Model-based Simulation of Passive Attitude Control of SLUCUBE-2 Using Nonlinear Hysteresis and Geomagnetic Models

SLUCUBE-2 is a 1U CubeSat with maximum dimensions of 10 x 10 x 10 cm3 and a mass of one kilogram. CubeSat constraints’ poses significant challenges in the design of the attitude control system. As a result, passive attitude stabilization involving gravity-gradient methods, permanent magnet alignment and/or viscous dampers, etc., are frequently considered for such missions. SLUCUBE-2 is stabilized using a passive magnetic attitude stabilization system, based on permanent magnets and an energy dissipation system consisting magnetic hysteresis rods. However, sizing the system parameters, predicting the in-orbit performance and accuracy of passive magnetic stabilization systems is not trivial, challenges being accurate modeling of the hysteresis rods magnetization and the evaluation of the rods magnetic parameters, such as apparent permeability, remanence and coercive force.

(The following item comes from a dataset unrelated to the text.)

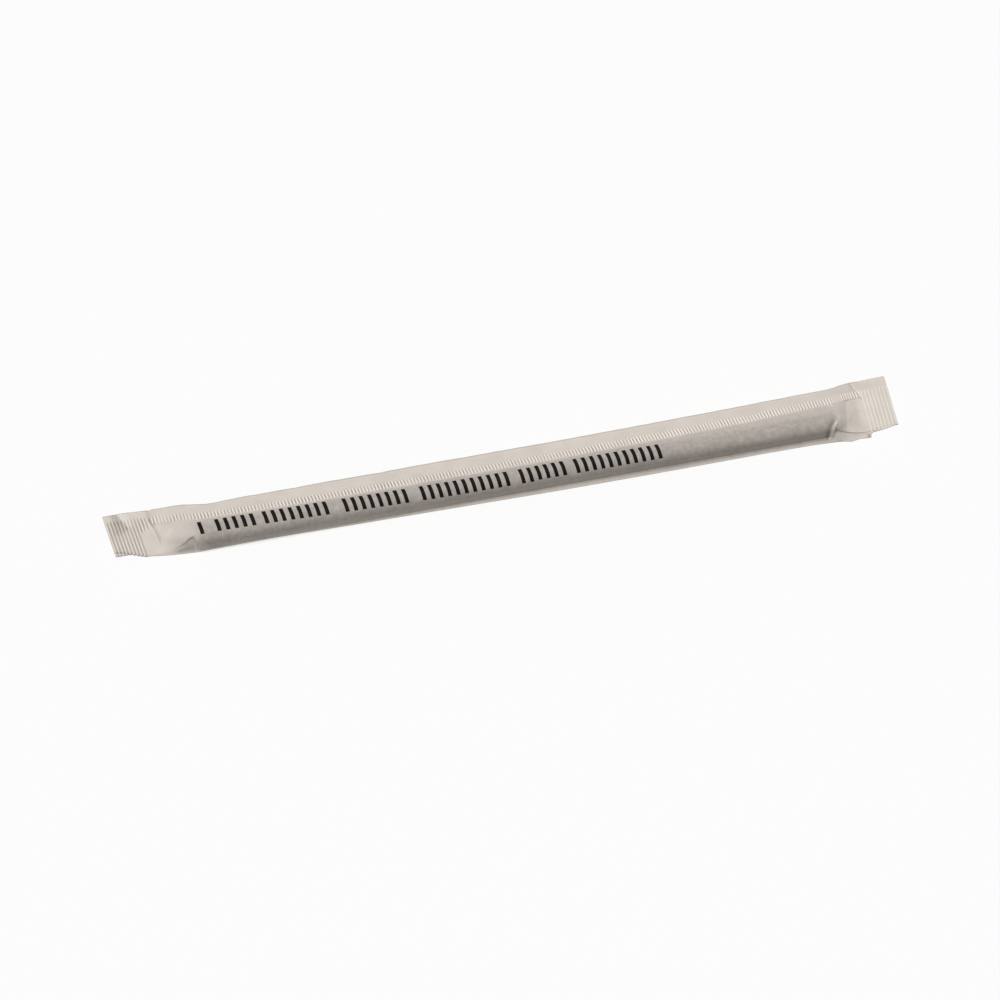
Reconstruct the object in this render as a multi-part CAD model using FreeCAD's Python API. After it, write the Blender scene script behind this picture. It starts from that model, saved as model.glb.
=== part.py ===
"""A drinking straw sealed in its paper sleeve, lying on a table.

Millimetres. X runs along the straw, Y away from the viewer, Z up, and the table is z = 0.
The sleeve is one strip of paper folded into a flat tube. The straw fills the front half of
the tube, so the rest of the width stands behind it as a wing that rises to a rear fold.
Both ends are pressed flat and crimped shut, and they lie on the table.
"""
import FreeCAD
import Part

import os
from collections import namedtuple
from math import acos, atan2, cos, hypot, pi, sin, tan

# The straw
STRAW_LENGTH = 200.0
STRAW_DIAMETER = 6.0
STRAW_WALL = 0.2

# The paper, and the play between it and the straw
PAPER = 0.08
PLAY = 0.05
FOLD_AIR = 0.08             # air inside a pressed fold, between its two sheets
FOLD_HEIGHT = 2 * PAPER + FOLD_AIR
HUMP_RADIUS = STRAW_DIAMETER / 2 + PLAY + PAPER
BODY_HEIGHT = 2 * HUMP_RADIUS
HUMP_FACETS = 10            # steps that the round of the hump is drawn in
TABLE_CUT = 0.05            # how far the loft dips below the table before it is cut level

# The lap seam: the outer edge of the strip lies over the inner one, on top of the wing
FLAP_MARGIN = 0.5           # what is left between the lap and the rear fold

# The crimps: ribs pressed across both pressed ends, parallel to the cut edge.
# The front and rear of a tip count from the straw's side, like those of the sections.
RIB_HEIGHT = 0.22
SEAL_LENGTH = 1.2           # bonded paper between the hollow stretch and the ribs
Crimp = namedtuple("Crimp", "side lean ribs pitch front_tip rear_tip")
LEFT_CRIMP = Crimp(side=-1, lean=-0.145, ribs=9, pitch=1.03, front_tip=-3.5, rear_tip=13.9)
RIGHT_CRIMP = Crimp(side=1, lean=0.133, ribs=9, pitch=1.24, front_tip=-0.9, rear_tip=15.0)


def along_straw(share):
    """A place over the straw, as a share of the way from its middle to its end."""
    return share * STRAW_LENGTH / 2


def past_end(side, distance):
    """A place past the straw's left (-1) or right (1) end."""
    return side * (STRAW_LENGTH / 2 + distance)


# Cross-sections along the hollow stretch, from one seal to the other:
# x          where the section crosses y = 0
# lean       how far it moves along x for each mm of y
# front      how far the front fold lies in front of the straw's side, on the table
# wing       how far the rear fold lies behind the straw's other side
# rise       height of the rear fold, as a share of the height over the straw
# hump_y     y of the top of the hump over the straw
# hump       height of the hump, as a share of the height over the straw
# reach      width of the lapped strip, from its free edge to the rear fold
Section = namedtuple("Section", "x lean front wing rise hump_y hump reach")
SECTIONS = [
    Section(past_end(-1, 15.9), LEFT_CRIMP.lean, -1.2, 13.6, 0.05, 6.0, 0.11, 6.8),
    Section(past_end(-1, 9.5), -0.09, -0.1, 12.1, 0.32, 2.2, 0.51, 7.4),
    Section(past_end(-1, 4.0), -0.03, 0.4, 10.1, 0.59, 0.4, 0.91, 7.8),
    Section(past_end(-1, 1.0), 0.0, 0.5, 9.2, 0.65, 0.0, 1.0, 8.0),
    Section(along_straw(-0.84), 0.0, 0.2, 9.3, 0.56, 0.0, 1.0, 8.7),
    Section(along_straw(-0.55), 0.0, 0.7, 9.0, 0.61, 0.0, 1.0, 9.1),
    Section(along_straw(-0.20), 0.0, 1.3, 8.5, 0.75, 0.0, 1.0, 8.8),
    Section(along_straw(0.15), 0.0, 1.8, 8.0, 0.86, 0.0, 1.0, 8.1),
    Section(along_straw(0.45), 0.0, 1.9, 7.9, 0.96, 0.0, 1.0, 7.4),
    Section(along_straw(0.75), 0.0, 1.8, 8.3, 1.0, 0.0, 1.0, 7.2),
    Section(along_straw(0.90), 0.0, 1.9, 8.7, 0.99, 0.0, 1.0, 7.2),
    Section(past_end(1, 1.0), 0.0, 2.5, 9.7, 0.83, 0.0, 1.0, 7.3),
    Section(past_end(1, 5.0), 0.05, 3.2, 11.7, 0.51, 1.0, 0.61, 7.3),
    Section(past_end(1, 7.8), 0.10, 2.8, 13.7, 0.19, 4.0, 0.27, 7.3),
    Section(past_end(1, 9.7), RIGHT_CRIMP.lean, 1.3, 14.7, 0.05, 6.0, 0.11, 7.3),
]


def front_y(section):
    """y of the front fold."""
    return -HUMP_RADIUS - section.front


def rear_y(section):
    """y of the rear fold."""
    return HUMP_RADIUS + section.wing


def vector(section, point):
    """A (y, z) point of a section, in space."""
    y, z = point
    return FreeCAD.Vector(section.x + section.lean * y, y, z)


def along(point, angle, distance):
    """The (y, z) point at a distance from another one."""
    return (point[0] + distance * cos(angle), point[1] + distance * sin(angle))


def tangent_angle(point, centre, radius, side):
    """Where a line from a point touches a circle, as an angle about the circle's centre."""
    dy, dz = point[0] - centre[0], point[1] - centre[1]
    return atan2(dz, dy) + side * acos(radius / hypot(dy, dz))


def rear_fold(section, inset):
    """The upper and lower corner of the rear fold, square to the slope of the wing."""
    rear_z = max(section.rise * BODY_HEIGHT, FOLD_HEIGHT / 2)
    slope = atan2(rear_z - section.hump * BODY_HEIGHT / 2, rear_y(section))
    middle = along((rear_y(section), rear_z), slope, -inset)
    half = FOLD_HEIGHT / 2 - inset
    square = slope + pi / 2
    return along(middle, square, half), along(middle, square, -half)


def lower_kink(rear_low, inset):
    """Where the lower sheet leaves the table to clear the straw on its way to the rear fold."""
    radius = HUMP_RADIUS - inset
    touch = tangent_angle(rear_low, (0.0, HUMP_RADIUS), radius, -1)
    return (radius * tan((touch + pi / 2) / 2), inset)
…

The research focus in this paper is design and analysis of passive stabilization using nonlinear models of hysteresis behavior and nonlinear model of spacecraft attitude dynamics. Methods and results of Nonlinear and Quaternions-based mathematical model for satellite motion involving permanent magnets and hysteresis effects is presented. This study has resulted in determining the size and the number of the permanent magnets and hysteresis rods required to stabilize the spacecraft.